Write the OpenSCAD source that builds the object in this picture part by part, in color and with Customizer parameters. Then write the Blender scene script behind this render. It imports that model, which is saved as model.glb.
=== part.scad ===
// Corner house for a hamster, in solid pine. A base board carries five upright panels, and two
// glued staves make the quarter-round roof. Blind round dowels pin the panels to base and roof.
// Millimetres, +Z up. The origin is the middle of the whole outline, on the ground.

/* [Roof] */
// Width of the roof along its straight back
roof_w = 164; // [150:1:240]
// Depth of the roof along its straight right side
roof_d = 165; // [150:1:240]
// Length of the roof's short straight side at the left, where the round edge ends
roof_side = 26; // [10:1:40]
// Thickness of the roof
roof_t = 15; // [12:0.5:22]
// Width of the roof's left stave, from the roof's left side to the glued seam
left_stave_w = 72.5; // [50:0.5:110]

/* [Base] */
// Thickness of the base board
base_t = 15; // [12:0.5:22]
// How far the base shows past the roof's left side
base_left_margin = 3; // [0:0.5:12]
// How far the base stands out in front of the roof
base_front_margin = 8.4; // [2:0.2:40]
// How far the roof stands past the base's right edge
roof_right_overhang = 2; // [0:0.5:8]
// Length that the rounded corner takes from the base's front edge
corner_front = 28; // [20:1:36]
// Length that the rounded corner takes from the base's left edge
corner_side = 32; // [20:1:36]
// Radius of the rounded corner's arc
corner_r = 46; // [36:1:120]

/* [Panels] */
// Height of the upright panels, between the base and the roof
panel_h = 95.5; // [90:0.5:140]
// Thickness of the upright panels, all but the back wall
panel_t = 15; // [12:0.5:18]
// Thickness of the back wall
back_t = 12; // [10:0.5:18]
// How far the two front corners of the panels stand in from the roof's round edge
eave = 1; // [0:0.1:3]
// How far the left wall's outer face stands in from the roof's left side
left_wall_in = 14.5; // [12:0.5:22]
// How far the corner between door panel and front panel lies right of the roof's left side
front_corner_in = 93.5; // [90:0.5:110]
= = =
WHAT THIS TASK INVOLVES:
Quote each line above in full, word for word.

OUTPUT BELOW:
Write the OpenSCAD source that builds the object in this picture part by part, in color and with Customizer parameters. Then write the Blender scene script behind this render. It imports that model, which is saved as model.glb.
=== part.scad ===
// Corner house for a hamster, in solid pine. A base board carries five upright panels, and two
// glued staves make the quarter-round roof. Blind round dowels pin the panels to base and roof.
// Millimetres, +Z up. The origin is the middle of the whole outline, on the ground.

/* [Roof] */
// Width of the roof along its straight back
roof_w = 164; // [150:1:240]
// Depth of the roof along its straight right side
roof_d = 165; // [150:1:240]
// Length of the roof's short straight side at the left, where the round edge ends
roof_side = 26; // [10:1:40]
// Thickness of the roof
roof_t = 15; // [12:0.5:22]
// Width of the roof's left stave, from the roof's left side to the glued seam
left_stave_w = 72.5; // [50:0.5:110]

/* [Base] */
// Thickness of the base board
base_t = 15; // [12:0.5:22]
// How far the base shows past the roof's left side
base_left_margin = 3; // [0:0.5:12]
// How far the base stands out in front of the roof
base_front_margin = 8.4; // [2:0.2:40]
// How far the roof stands past the base's right edge
roof_right_overhang = 2; // [0:0.5:8]
// Length that the rounded corner takes from the base's front edge
corner_front = 28; // [20:1:36]
// Length that the rounded corner takes from the base's left edge
corner_side = 32; // [20:1:36]
// Radius of the rounded corner's arc
corner_r = 46; // [36:1:120]

/* [Panels] */
// Height of the upright panels, between the base and the roof
panel_h = 95.5; // [90:0.5:140]
// Thickness of the upright panels, all but the back wall
panel_t = 15; // [12:0.5:18]
// Thickness of the back wall
back_t = 12; // [10:0.5:18]
// How far the two front corners of the panels stand in from the roof's round edge
eave = 1; // [0:0.1:3]
// How far the left wall's outer face stands in from the roof's left side
left_wall_in = 14.5; // [12:0.5:22]
// How far the corner between door panel and front panel lies right of the roof's left side
front_corner_in = 93.5; // [90:0.5:110]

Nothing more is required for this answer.